Jerusalem: A senior Hamas official said on Friday the group will respond “very soon” to a proposal that includes extended pauses in Gaza fighting and phased exchanges of Hamas-held hostages for Palestinians imprisoned in Israel.
Hamas and other militants in Gaza are holding dozens of hostages, after having abducted about 250 during their deadly October 7 attack on southern Israel that killed 1,200 people, mostly civilians, and sparked Israel’s blistering offensive on the enclave. More than 100 hostages were released during a one-week truce in November, in exchange for 240 Palestinian prisoners.
Over 27,000 people have been killed and 66,000 wounded by Israel’s offensive against Hamas in Gaza, the territory’s Health Ministry said Thursday. The Health Ministry does not distinguish between civilian and combatant deaths, but says most of those killed were women and children.

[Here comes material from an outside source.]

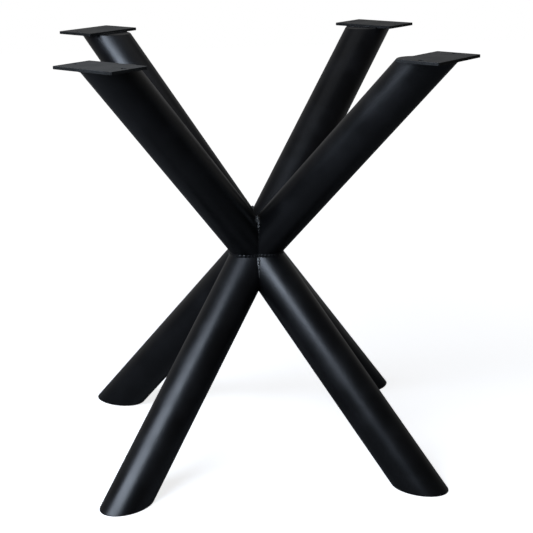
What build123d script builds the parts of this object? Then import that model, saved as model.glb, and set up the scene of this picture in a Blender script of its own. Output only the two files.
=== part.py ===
from build123d import *
import math
import os

# Spider table base: eight equal round tubes, mitred and welded at one hub at mid height
# Origin on the floor under the hub, +Z up, -Y the front, the legs over the diagonals of X and Y

# Overall sizes, in millimetres
total_height = 735.0
foot_spacing = 500.0

# Leg tubes
tube_diameter = 76.1
tube_wall = 2.5

# Elliptical plates that close the level cut of each tube
closing_plate_thickness = 4.0

# Mounting plates for the table top, cut from flat bar
plate_length = 125.0
plate_width = 80.0
plate_thickness = 5.0
plate_overhang = 6.0
plate_edge_break = 0.5
screw_hole_diameter = 9.0
screw_hole_spacing = 100.0

# Weld beads: the throat of each in the middle of its arc and at the hub's corners
waist_weld_throat = 1.8
rising_weld_throat = 3.4
corner_weld_throat = 0.7
widest_bead = 8.0
plate_weld_leg = 3.5
weld_toe = 0.3

# Sizes that follow from the ones above
tube_radius = tube_diameter / 2
leg_top = total_height - plate_thickness
hub_height = leg_top / 2
plan_reach = foot_spacing / math.sqrt(2)
leg_slope = math.atan2(hub_height, plan_reach)
leg_length = math.hypot(plan_reach, hub_height)
cut_half_length = tube_radius / math.sin(leg_slope)
plate_outer_edge = plan_reach + cut_half_length + plate_overhang
plate_inner_edge = plate_outer_edge - plate_width
end_height = hub_height - closing_plate_thickness

# Solids that only cut others reach this far, past the whole base
cutter_size = 2 * (total_height + foot_spacing + tube_diameter)

# Turns round the hub, in degrees from +X, and the legs' places, half a quarter turn past them
QUARTER_TURNS = (0, 90, 180, 270)
HALF_QUARTER = 45
PLACES = ("back_right", "back_left", "front_left", "front_right")
LEG_TURNS = {place: turn + HALF_QUARTER for place, turn in zip(PLACES, QUARTER_TURNS)}


def leg_direction(plan_angle=0.0):
    """The direction of an upper leg's axis, out and up from the hub."""
    level_part = math.cos(leg_slope)
    angle = math.radians(plan_angle)
    return Vector(level_part * math.cos(angle), level_part * math.sin(angle), math.sin(leg_slope))


def bar_along(direction, radius):
    """A round bar centred on the hub that runs past both ends of a leg."""
    return Plane(origin=(0, 0, 0), z_dir=direction) * Cylinder(radius, 2 * (leg_length + tube_diameter))


def leg_cell(start, end):
    """The share of a leg between its mirror planes, from one rise over the hub to another."""
    corner = Box(cutter_size, cutter_size, end - start, align=Align.MIN)
    return Pos(0, 0, start) * Rot(0, 0, -HALF_QUARTER) * corner


def leg_tube():
    """One leg over +X: the hub end mitred in its three mirror planes, the outer end cut level."""
    outside = bar_along(leg_direction(), tube_radius)
    bore = bar_along(leg_direction(), tube_radius - tube_wall)
    return (outside - bore) & leg_cell(0, end_height)


def closing_plate():
    """The elliptical plate welded over a leg's level cut, ground flush with the tube."""
    return bar_along(leg_direction(), tube_radius) & leg_cell(end_height, hub_height)


def mounting_plate():
    """A length of flat bar across the leg's end, with a screw hole near each of its own ends."""
    blank = extrude(Rectangle(plate_width, plate_length), plate_thickness)
    blank = chamfer(blank.faces().filter_by(Axis.Z).edges(), plate_edge_break)
    drill = Cylinder(screw_hole_diameter / 2, 3 * plate_thickness)
    for end in (-1, 1):
        blank -= Pos(0, end * screw_hole_spacing / 2, 0) * drill
    return Pos(plate_inner_edge + plate_width / 2, 0, hub_height) * blank


def edge_weld():
    """The fillet between a mounting plate's inner edge and the closing plate that it crosses."""
    profile = Polygon((0, 0), (-plate_weld_leg, 0), (0, plate_weld_leg), align=None)
    prism = extrude(Plane.XZ * profile, plate_length, both=True)
    landing = extrude(Ellipse(cut_half_length, tube_radius), plate_weld_leg)
    landing = Pos(plan_reach, 0, hub_height) * landing
    return Pos(plate_inner_edge, 0, hub_height) * prism & landing


def underside_weld():
    """The fillet round a leg's end under its mounting plate, as far as the plate covers it."""
    outlines = []
    for drop, stand_off in ((plate_weld_leg, weld_toe), (0, plate_weld_leg)):
        outline = Ellipse(cut_half_length + stand_off, tube_radius + stand_off)
        outlines.append(Pos(plan_reach * (1 - drop / hub_height), 0, hub_height - drop) * outline.face())
    skirt = loft(outlines, ruled=True)
    covered = Box(plate_width, plate_length, 2 * plate_weld_leg, align=(Align.MIN, Align.CENTER, Align.MAX))
    covered = Pos(plate_inner_edge, 0, hub_height) * covered
    return (skirt & covered) - bar_along(leg_direction(), tube_radius)


def seam_bead(first, second, throat, borders):
    """The bead along the valley between two legs, with the elliptical arc of their seam as its root."""
    across = (first - second).normalized()
    along = (first + second).normalized()
    crest = Ellipse(tube_radius / first.dot(across) + throat, tube_radius + corner_weld_throat)
    face = extrude(crest, widest_bead / 2, both=True)
    bead = Plane(origin=(0, 0, 0), x_dir=along, z_dir=across) * face
    for inward in borders:
        bead = split(bead, bisect_by=Plane(origin=(0, 0, 0), z_dir=inward), keep=Keep.TOP)
    for direction in (first, second):
        bead -= bar_along(direction, tube_radius)
    return bead


def four_times(master):
    """A master repeated round the hub and joined into one piece."""
    return Part() + [Rot(0, 0, turn) * master for turn in QUARTER_TURNS]


def waist_weld():
    """The ring of four level beads between the upper and the lower legs."""
    upper = leg_direction(HALF_QUARTER)
    lower = Vector(upper.X, upper.Y, -upper.Z)
    return four_times(seam_bead(upper, lower, waist_weld_throat, [Vector(1, 0, 0), Vector(0, 1, 0)]))


def rising_weld(waist):
    """The cross of four beads between the upper legs, from the waist ring to the top of the hub."""
    legs = [leg_direction(angle) for angle in (HALF_QUARTER, -HALF_QUARTER)]
    borders = [Vector(1, 1, 0), Vector(1, -1, 0), Vector(0, 0, 1)]
    return four_times(seam_bead(*legs, rising_weld_throat, borders) - waist)


def placed(master, plan_angle=0, below=False):
    """A copy of a piece made about the hub over +X, turned to its place, above or below the hub."""
    flip = Rot(180, 0, 0) if below else Rot(0, 0, 0)
    return Pos(0, 0, hub_height) * Rot(0, 0, plan_angle) * flip * master


def weld_beads():
    """All beads as one group: the cage round the hub, and two at each mounting plate."""
    waist = waist_weld()
    rising = rising_weld(waist)
    hub_beads = [placed(waist), placed(rising), placed(rising, below=True)]
    edge, underside = edge_weld(), underside_weld()
    plate_beads = [placed(bead, angle) for bead in (edge, underside) for angle in LEG_TURNS.values()]
    return Part() + hub_beads + plate_beads


def build_pieces():
    """Every piece of the base by its node's name."""
    tube, closing, plate = leg_tube(), closing_plate(), mounting_plate()
    pieces = {}
    for place, angle in LEG_TURNS.items():
        pieces[f"upper_leg_{place}"] = placed(tube, angle)
        pieces[f"lower_leg_{place}"] = placed(tube, angle, below=True)
        pieces[f"top_closing_plate_{place}"] = placed(closing, angle)
        pieces[f"foot_closing_plate_{place}"] = placed(closing, angle, below=True)
        pieces[f"mounting_plate_{place}"] = placed(plate, angle)
    pieces["weld_beads"] = weld_beads()
    return pieces


os.makedirs("parts", exist_ok=True)
for node, piece in build_pieces().items():
    export_step(piece, f"parts/{node}.step")
    print(node, len(piece.solids()), round(piece.volume), piece.is_valid)
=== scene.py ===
import math

import bmesh
import bpy
from mathutils import Matrix, Vector, noise


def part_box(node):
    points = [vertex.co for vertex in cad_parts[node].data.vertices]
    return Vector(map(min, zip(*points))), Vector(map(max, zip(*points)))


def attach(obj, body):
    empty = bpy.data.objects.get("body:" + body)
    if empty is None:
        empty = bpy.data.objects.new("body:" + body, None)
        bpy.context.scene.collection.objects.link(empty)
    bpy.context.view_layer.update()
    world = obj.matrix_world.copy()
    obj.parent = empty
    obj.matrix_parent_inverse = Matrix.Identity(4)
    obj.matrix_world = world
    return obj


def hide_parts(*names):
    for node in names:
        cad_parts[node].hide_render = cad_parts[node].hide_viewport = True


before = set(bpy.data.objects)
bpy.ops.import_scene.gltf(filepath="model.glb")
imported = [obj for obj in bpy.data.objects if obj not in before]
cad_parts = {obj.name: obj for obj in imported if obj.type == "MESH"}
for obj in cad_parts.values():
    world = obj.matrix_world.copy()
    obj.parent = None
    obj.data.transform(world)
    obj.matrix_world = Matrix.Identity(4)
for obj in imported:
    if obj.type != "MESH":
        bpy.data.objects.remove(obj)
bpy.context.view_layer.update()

# Spider table base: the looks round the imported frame, in metres, in the frame's own axes
# Each piece is made once about the hub, over +X, and then turned to its places

# Sizes that the part's source gives
TUBE_RADIUS = 0.07610 / 2
TUBE_WALL = 0.0025
FOOT_SPACING = 0.500
PLATE_WIDTH = 0.080
PLATE_LENGTH = 0.125
PLATE_EDGE_BREAK = 0.0005
PLATE_OVERHANG = 0.006
SCREW_HOLE_RADIUS = 0.0045
SCREW_HOLE_SPACING = 0.100

# Small forms that are made only here: the closing plates' rounded rims and the mounting plates' cut
# corners
RIM_ROUNDING = 0.0012
PLATE_CORNER = 0.0015

# Heights that the frame gives
plate_low, plate_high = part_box("mounting_plate_front_left")
closing_low, closing_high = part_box("top_closing_plate_front_left")
PLATE_THICKNESS = plate_high.z - plate_low.z
CLOSING_THICKNESS = closing_high.z - closing_low.z
HUB_HEIGHT = plate_low.z / 2

# Sizes that follow from the ones above
PLAN_REACH = FOOT_SPACING / math.sqrt(2)
SLOPE = math.atan2(HUB_HEIGHT, PLAN_REACH)
CUT_HALF_LENGTH = TUBE_RADIUS / math.sin(SLOPE)
PLATE_INNER_EDGE = PLAN_REACH + CUT_HALF_LENGTH + PLATE_OVERHANG - PLATE_WIDTH

# Legs of the weld beads, and the distance from one ripple to the next
WAIST_WELD_LEG = 0.0034
RISING_WELD_LEGS = {"upper": 0.0054, "lower": 0.0030}
PLATE_WELD_LEG = 0.0024
RIPPLE_PITCH = 0.0060

# How far a bead crowns over its flat face and how high its ripples are, as shares of its leg
WELD_RELIEF = (0.20, 0.40)
WAIST_RELIEF = (0.04, 0.12)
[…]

Israel’s war in Gaza threatens to spill over into neighbouring countries, despite persistent efforts by top officials around the globe to tamp down regional tensions.
A senior Hamas official says his group is still studying a proposed multi-stage deal of prolonged pauses in Gaza fighting, accompanied by swaps of Israeli hostages for Palestinian prisoners, but at the same time he appeared to rule out key components of the proposal.
Osama Hamdan said the release of all hostages, believed to number more than 100, will only be possible if Israel ends its war on Hamas in Gaza and releases the thousands of Palestinian security prisoners Israel is holding.
He singled out two prisoners by name, including Palestinian uprising leader Marwan Barghouti, who is serving multiple life sentences in Israel for his alleged role in several deadly attacks carried out a generation ago. Barghouti remains popular among Palestinians and is viewed as a unifying figure.
Hamdan said he believes his group holds enough hostages to be able to win the freedom of all prisoners serving sentences in Israeli prisons.
A priority is to win freedom for those serving life sentences, regardless of the groups they belong to. In addition to Barghouti, he named Ahmed Saadat, head of the Popular Front for the Liberation of Palestine as well as Hamas prisoners and those from the Islamic Jihad group.
Hamdan told Lebanon’s LBC TV that Hamas insists on a permanent cease-fire, rejecting the proposal’s staged approach, with several pauses in fighting.
“There is no way that this will be acceptable to the resistance,” he said.
“We have tried temporary truces and it turned out that the Israelis don’t respect these truces but always violate them,” Hamdan said in an apparent reference to a weeklong truce in November after which Israel resumed its offensive.
Hamdan said Hamas wants an end to the siege imposed on the Gaza Strip as well as promises for the reconstruction of the territory.